Meeting strangers in Bangkok was like peeling a rotten banana. Pretty hard to do, and not worth it in the end (unless you wanted to buy something).
One last thing - hygene here is horrible.
That's all for now. All my best and I'll talk to you soon.
Write me any news from the home front - I feel pretty disconnected what with being 12 time zones away and all.

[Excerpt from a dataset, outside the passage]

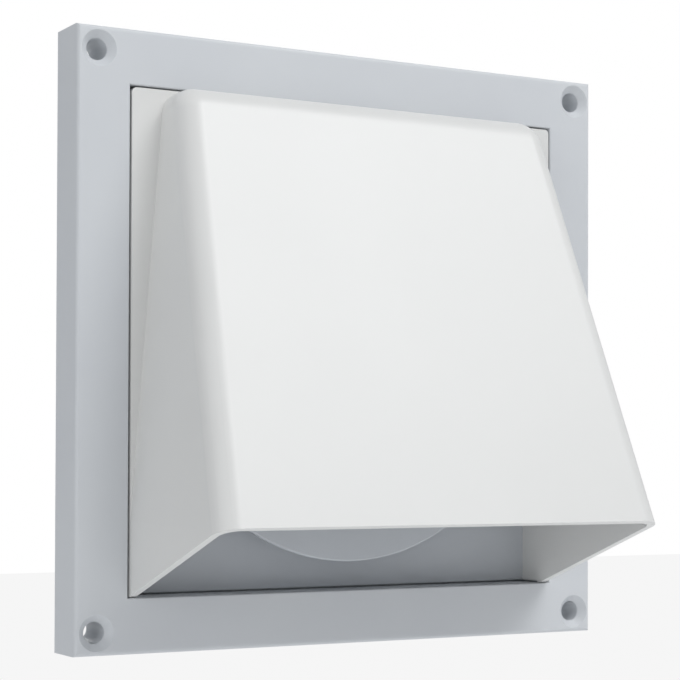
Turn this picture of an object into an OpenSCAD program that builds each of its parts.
// Hooded wall vent with a gravity flap, for a 100 mm duct.
// Origin: centre of the wall frame, on the wall's surface.
// X runs along the wall, Y runs into the wall, Z is up. All sizes are in millimetres.

/* [Wall frame] */
// Overall width of the wall frame
frame_w = 150; // [148:1:190]
// Overall height of the wall frame
frame_h = 150; // [148:1:190]
// Depth of the wall frame, from the wall to its face
frame_depth = 13; // [12:0.5:18]
// Width of the frame's four rails
rail_w = 13.5; // [12.5:0.5:16]
// Thickness of the frame's moulded walls
frame_wall = 2.2; // [1.6:0.1:2.6]
// Radius of the frame's outer front edges
edge_r = 1.2; // [0.6:0.1:1.8]
// Radius of the edges round the frame's opening
opening_edge_r = 0.4; // [0.2:0.1:0.8]
// How far the seating ledge at the back of the opening reaches inwards
ledge_w = 3; // [2:0.5:4]
// Thickness of the seating ledge
ledge_t = 1.5; // [1:0.1:2]
// Thickness of the stiffening ribs inside the rails
rib_t = 1.2; // [0.8:0.1:1.6]
// Number of ribs between the two screw bosses of a rail
rib_count = 3; // [1:1:5]

/* [Screw holes] */
// Distance of each hole's axis from the frame's two edges
hole_inset = 5.5; // [5.2:0.1:6.5]
// Diameter of the through holes
hole_d = 5.3; // [4:0.1:5.5]
// Diameter of the countersinks at the face
sink_d = 8.6; // [7:0.1:9]
// Depth of the countersinks
sink_depth = 1.8; // [1:0.1:2.4]
// Wall of the screw bosses round the holes
boss_wall = 1.9; // [1.2:0.1:2.2]

/* [Hood] */
// Gap between the frame's opening and the parts that fit into it
seam = 0.5; // [0.3:0.1:0.8]
// Reach of the hood's lip in front of the frame's face
hood_reach = 49.2; // [40:0.2:60]
// Reach of the hood's front at the crown, in front of the frame's face
crown_reach = 9.4; // [8:0.2:14]
// Height of the lip above the lower end of the hood's cheeks
lip_rise = 17.8; // [12:0.2:24]
// How much narrower the hood is at its crown than at its lip, on each side
crown_inset = 8.2; // [3:0.2:10]
// Radius of the crown and its corners
crown_r = 8; // [6:0.5:9]
// Radius of the edges between the front and the cheeks, at the lip
lip_corner_r = 5; // [4:0.5:7]
// Radius of the lip's outer lower edge
lip_edge_r = 1.6; // [0.8:0.1:1.8]
// Wall thickness of the hood, its flange and its skirt
hood_wall = 2; // [1.8:0.1:2.4]
// Radius of the flange's corners
flange_r = 1.2; // [0.8:0.1:2]

/* [Snap hooks] */
// Width of the snap hooks on the hood's skirt
snap_w = 10; // [6:1:14]
// How far the hooks reach into the frame's windows
snap_bite = 1; // [0.6:0.1:1.4]
// Distance between the two hooks of one side
snap_pitch = 72; // [50:1:84]
// Clearance between a hook and its window
snap_clear = 0.3; // [0.2:0.1:0.5]

/* [Duct plate] */
// Outer diameter of the spigot, which fits into the duct
spigot_d = 99.5; // [78:0.5:100]
// Wall thickness of the spigot
spigot_wall = 2; // [1.6:0.1:2.6]
// Length of the spigot behind the wall's surface
spigot_len = 36; // [20:1:80]
// Length of the tapered lead at the spigot's end
lead_len = 3; // [1:0.5:5]
// How much the lead narrows the spigot's radius
lead_in = 0.8; // [0.3:0.1:1]
// Thickness of the duct plate
plate_t = 2.5; // [2:0.1:3.2]
// Height of the flap's seat in front of the duct plate
seat_h = 7; // [6:0.1:7.4]

/* [Flap] */
// How far the flap's rim reaches past the seat
flap_overlap = 4.45; // [3:0.1:5]
// Thickness of the flap
flap_t = 1.6; // [1.2:0.1:2]
// Gap between the closed flap and its seat
flap_gap = 0.2; // [0.1:0.05:0.3]
// Radius of the flap's front edge
flap_edge_r = 0.5; // [0.2:0.1:0.6]
// Diameter of the hinge journals
journal_d = 3; // [2.4:0.1:3.4]
// Radial clearance of the journals in their ears
journal_clear = 0.08; // [0.04:0.01:0.1]
// Diameter of the hinge bar between the ears
bar_d = 4; // [3.6:0.1:4.4]
// Distance between the inner faces of the hinge ears
ear_span = 46; // [40:1:50]
// Thickness of the hinge ears
ear_t = 2.5; // [2:0.1:3]
// How far the journals stand out of the ears
journal_end = 0.6; // [0.3:0.1:1]
// Side play of the hinge bar between the ears
bar_play = 0.3; // [0.2:0.1:0.5]
// Height of the hinge axis below the flap's top edge
hinge_drop = 0.4; // [0:0.1:1]

/* [Hidden] */
shell_fn = 48;
round_fn = 96;
eps = 0.01;
past = 1;

open_w = frame_w - 2 * rail_w;
open_h = frame_h - 2 * rail_w;
hole_x = frame_w / 2 - hole_inset;
hole_z = frame_h / 2 - hole_inset;
face_y = -frame_depth;

// The insert is the hood and the duct plate, which fill the opening but for the seam.
insert_w = open_w - 2 * seam;
insert_h = open_h - 2 * seam;
insert_x = insert_w / 2;
insert_z = insert_h / 2;

plate_back = -ledge_t;
plate_front = plate_back - plate_t;
seat_y = plate_front - seat_h;
spigot_r = spigot_d / 2;
bore_r = spigot_r - spigot_wall;

// The cowl's side view: crown, lip and the plane of its mouth.
lip_y = face_y - hood_reach;
lip_z = -insert_z + lip_rise;
crown_y = face_y - crown_reach;
front_tilt = atan((hood_reach - crown_reach) / (insert_z - lip_z));
mouth_tilt = atan(lip_rise / hood_reach);
crown_x = insert_x - crown_inset;
crown_mid = insert_z - crown_r;
mouth_end = lip_z - 8;
cheek_end = -insert_z - 8;

flap_r = spigot_r + flap_overlap;
flap_back = seat_y - flap_gap;
flap_front = flap_back - flap_t;
hinge_y = (flap_back + flap_front) / 2;
hinge_z = flap_r - hinge_drop;
ear_r = journal_d / 2 + journal_clear + 1.2;

snap_y = (plate_front + face_y + hood_wall) / 2;
snap_len = 3;

// A bar along X that rounds off an edge whose material lies towards +Y and +Z.
module edge_cutter(length, r) {
    rotate([90, 0, 90])
        linear_extrude(length, center = true)
            difference() {
                translate([-past, -past])
                    square(r + past);
                translate([r, r])
                    circle(r, $fn = round_fn);
            }
}

// Cutters for the four edges of a rectangle in the frame's face. Around an opening
// the material lies outside the rectangle.
module rim_cutters(w, h, r, opening = false) {
    for (side = [0 : 3]) {
        level = side % 2 == 0;
        rotate([0, 90 * side, 0])
            translate([0, face_y, -(level ? h : w) / 2])
                mirror([0, 0, opening ? 1 : 0])
                    edge_cutter((level ? w : h) + (opening ? 0 : 2 * past), r);
    }
}

// A block given by its two corners.
module block(low, high) {
    translate(low)
        cube(high - low);
}

// A cylinder along Y between two planes.
module round_y(r1, r2, y1, y2) {
    translate([0, y1, 0])
        rotate([-90, 0, 0])
            cylinder(h = y2 - y1, r1 = r1, r2 = r2, $fn = round_fn);
}

module at_corners() {
    for (x = [-hole_x, hole_x], z = [-hole_z, hole_z])
        translate([x, 0, z])
            children();
}

// The hollow back of the frame, open towards the wall.
module frame_hollow() {
    difference() {
        block([-frame_w / 2 + frame_wall, face_y + frame_wall, -frame_h / 2 + frame_wall],
              [frame_w / 2 - frame_wall, past, frame_h / 2 - frame_wall]);
        block([-open_w / 2 - frame_wall, face_y, -open_h / 2 - frame_wall],
              [open_w / 2 + frame_wall, 2 * past, open_h / 2 + frame_wall]);
        at_corners()
            round_y(hole_d / 2 + boss_wall, hole_d / 2 + boss_wall, face_y, 2 * past);
        // Ribs between the bosses
        for (i = [1 : rib_count], side = [-1, 1]) {
            x = -hole_x + i * 2 * hole_x / (rib_count + 1);
            z = -hole_z + i * 2 * hole_z / (rib_count + 1);
            translate([x, 0, side * (frame_h - rail_w) / 2])
                block([-rib_t / 2, face_y, -rail_w / 2], [rib_t / 2, 2 * past, rail_w / 2]);
            translate([side * (frame_w - rail_w) / 2, 0, z])
                block([-rail_w / 2, face_y, -rib_t / 2], [rail_w / 2, 2 * past, rib_t / 2]);
        }
    }
}

module wall_frame() {
    color([0.80, 0.81, 0.82])
        difference() {
            block([-frame_w / 2, face_y, -frame_h / 2], [frame_w / 2, 0, frame_h / 2]);
            // The opening, and the narrower one inside the seating ledge
            block([-open_w / 2, face_y - past, -open_h / 2], [open_w / 2, -ledge_t, open_h / 2]);
            block([-open_w / 2 + ledge_w, -ledge_t - past, -open_h / 2 + ledge_w],
                  [open_w / 2 - ledge_w, past, open_h / 2 - ledge_w]);
            frame_hollow();
            at_corners() {
                round_y(hole_d / 2, hole_d / 2, face_y - past, past);
                round_y(sink_d / 2, hole_d / 2, face_y, face_y + sink_depth);
                round_y(sink_d / 2, sink_d / 2, face_y - past, face_y);
            }
            rim_cutters(frame_w, frame_h, edge_r);
            rim_cutters(open_w, open_h, opening_edge_r, opening = true);
            // Windows for the snap hooks
            for (z = [-snap_pitch / 2, snap_pitch / 2])
                block([-open_w / 2 - frame_wall - past, snap_y - snap_len / 2 - snap_clear,
                       z - snap_w / 2 - snap_clear],
                      [open_w / 2 + frame_wall + past, snap_y + snap_len / 2 + snap_clear,
                       z + snap_w / 2 + snap_clear]);
        }
}

// Half-width of the cowl, and reach of its front, at a height.
function cowl_x(z) = crown_x + crown_inset * (insert_z - z) / (insert_z - lip_z);
function cowl_y(z) = crown_y - (insert_z - z) * tan(front_tilt);

// The cowl's convex form, carried past its mouth. Its radii shrink by `inward`,
// which leaves an even wall.
module cowl_form(inward) {
    intersection() {
        hull() {
            for (side = [-1, 1]) {
                // Crown corner, and the same corner carried back to the flange
                translate([side * (crown_x - crown_r), cowl_y(crown_mid) + crown_r / cos(front_tilt),
                           crown_mid]) {
                    sphere(crown_r - inward, $fn = shell_fn);
                    rotate([-90, 0, 0])
                        cylinder(h = frame_depth, r = crown_r - inward, $fn = shell_fn);
                }
                // Front corner, below the lip
                translate([side * (cowl_x(mouth_end) - lip_corner_r),
                           cowl_y(mouth_end) + lip_corner_r / cos(front_tilt), mouth_end])
                    sphere(lip_corner_r - inward, $fn = shell_fn);
                // Lower end of the cheek, behind the flange
                translate([side * (cowl_x(cheek_end) - inward - eps), face_y + hood_wall, cheek_end])
                    cube(eps);
            }
        }
        block([-insert_x + inward, 2 * lip_y, -frame_h], [insert_x - inward, past, frame_h]);
    }
}

// Everything above the plane of the mouth.
module above_mouth() {
    translate([0, face_y, -insert_z])
        rotate([-mouth_tilt, 0, 0])
            block([-frame_w, -2 * hood_reach, 0], [frame_w, frame_depth * 3, 2 * frame_h]);
}

module flange_outline() {
    square([insert_w, insert_h - 2 * flange_r], center = true);
    square([insert_w - 2 * flange_r, insert_h], center = true);
    for (x = [-1, 1], z = [-1, 1])
        translate([x * (insert_x - flange_r), z * (insert_z - flange_r)])
            circle(flange_r, $fn = round_fn);
}

module snap_hook() {
    // A ramp that rises from the skirt towards the front
    translate([insert_x - eps, snap_y, 0])
        linear_extrude(snap_w, center = true)
            polygon([[0, -snap_len / 2], [seam + snap_bite, -snap_len / 2],
                     [seam + snap_bite, -snap_len / 2 + 0.8], [0, snap_len / 2]]);
}

module hood() {
    color([0.92, 0.92, 0.92]) {
        difference() {
            union() {
                // Cowl
                intersection() {
                    cowl_form(0);
                    block([-insert_x, 2 * lip_y, -insert_z], [insert_x, face_y + hood_wall, insert_z]);
                    above_mouth();
                }
                // Flange and skirt
                translate([0, plate_front, 0])
                    rotate([90, 0, 0])
                        linear_extrude(plate_front - face_y)
                            flange_outline();
            }
            // Inside of the cowl, open below and through the flange
            cowl_form(hood_wall);
            // Outer edge of the lip
            translate([0, lip_y, lip_z])
                rotate([-(front_tilt + mouth_tilt) / 2, 0, 0])
                    edge_cutter(2 * insert_w, lip_edge_r);
            // Inside of the skirt, open at the bottom
            block([-insert_x + hood_wall, face_y + hood_wall, -frame_h],
                  [insert_x - hood_wall, past, insert_z - hood_wall]);
        }
        for (side = [0, 1], z = [-snap_pitch / 2, snap_pitch / 2])
            mirror([side, 0, 0])
                translate([0, 0, z])
                    snap_hook();
    }
}

module duct_plate() {
    color([0.62, 0.64, 0.66])
        difference() {
            union() {
                block([-insert_x, plate_front, -insert_z], [insert_x, plate_back, insert_z]);
                round_y(spigot_r, spigot_r, seat_y, spigot_len - lead_len);
                round_y(spigot_r, spigot_r - lead_in, spigot_len - lead_len, spigot_len);
                // Hinge ears
                for (side = [-1, 1])
                    translate([side * (ear_span + ear_t) / 2, 0, 0])
                        hinge_ear();
            }
            round_y(bore_r, bore_r, seat_y - past, spigot_len + past);
            // Bores of the hinge ears
            translate([0, hinge_y, hinge_z])
                rotate([0, 90, 0])
                    cylinder(h = frame_w, r = journal_d / 2 + journal_clear,
                             center = true, $fn = round_fn);
        }
}

module hinge_ear() {
    block([-ear_t / 2, hinge_y, hinge_z - ear_r], [ear_t / 2, plate_front + eps, hinge_z + ear_r]);
    translate([0, hinge_y, hinge_z])
        rotate([0, 90, 0])
            cylinder(h = ear_t, r = ear_r, center = true, $fn = round_fn);
}

module flap() {
    color([0.66, 0.68, 0.70]) {
        difference() {
            // Disc with a rounded front edge
            translate([0, flap_back, 0])
                rotate([90, 0, 0])
                    rotate_extrude($fn = round_fn)
                        flap_section();
            // Flat top, behind which the hinge bar lies
            block([-flap_r, flap_front - past, hinge_z], [flap_r, flap_back + past, flap_r + past]);
        }
        translate([0, hinge_y, hinge_z])
            rotate([0, 90, 0]) {
                cylinder(h = ear_span - 2 * bar_play, d = bar_d, center = true, $fn = round_fn);
                cylinder(h = ear_span + 2 * ear_t + 2 * journal_end, d = journal_d,
                         center = true, $fn = round_fn);
            }
    }
}

module flap_section() {
    square([flap_r, flap_t - flap_edge_r]);
    square([flap_r - flap_edge_r, flap_t]);
    translate([flap_r - flap_edge_r, flap_t - flap_edge_r])
        circle(flap_edge_r, $fn = round_fn);
}

wall_frame();
hood();
duct_plate();
flap();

I didn't really have a traditional Thanksgiving dinner. I'm actually not sure what I had to tell you the truth. I bought it at a night market by pointing to something that didn't seem to have pork or shellfish. I could talk your collective ears off with the details of how the past week has gone, but I'll leave those for my travel log at: http://ettlinger.blogspot.com/ and give the short version instead. (That site should have updates as I make them). Bangkok is an overwhelming city. It makes New York look like Newton, Cairo look like Brookline. It's unwalkable and people are working pretty hard at ripping you off, but within the maelstrom of 8 lane streets (filled with tuk-tuks) and a level of commerce that would make Donald Trump pee himself, there are some of the most brilliant buildings I've ever seen. The wats (what's a wat? a temple) glint in the sun, and are in active use by the cities Buddhists and Buddhist monks. There seems to be a who-can-build-the-biggest-Buddha contest and you can even buy one the size of a car for your very own home. (Mom - if you receive a large package about the size of a horse, dont open it till I come home.) I ended up quitting town pretty quickly and am now ruins hopping my way through Central Thailand till I settle in frost tipped Chang Mai, Thailand's 2nd city. I've got a bead on Laos with the Thailand beaches further afield in my sites. Today was my first I-can't-effing-believe-it day as I was bike riding through stunning ruins adjacent to resident blocks of corrugated steel held together with leaning lumber. I mean, I just couldn't believe I was riding a bike.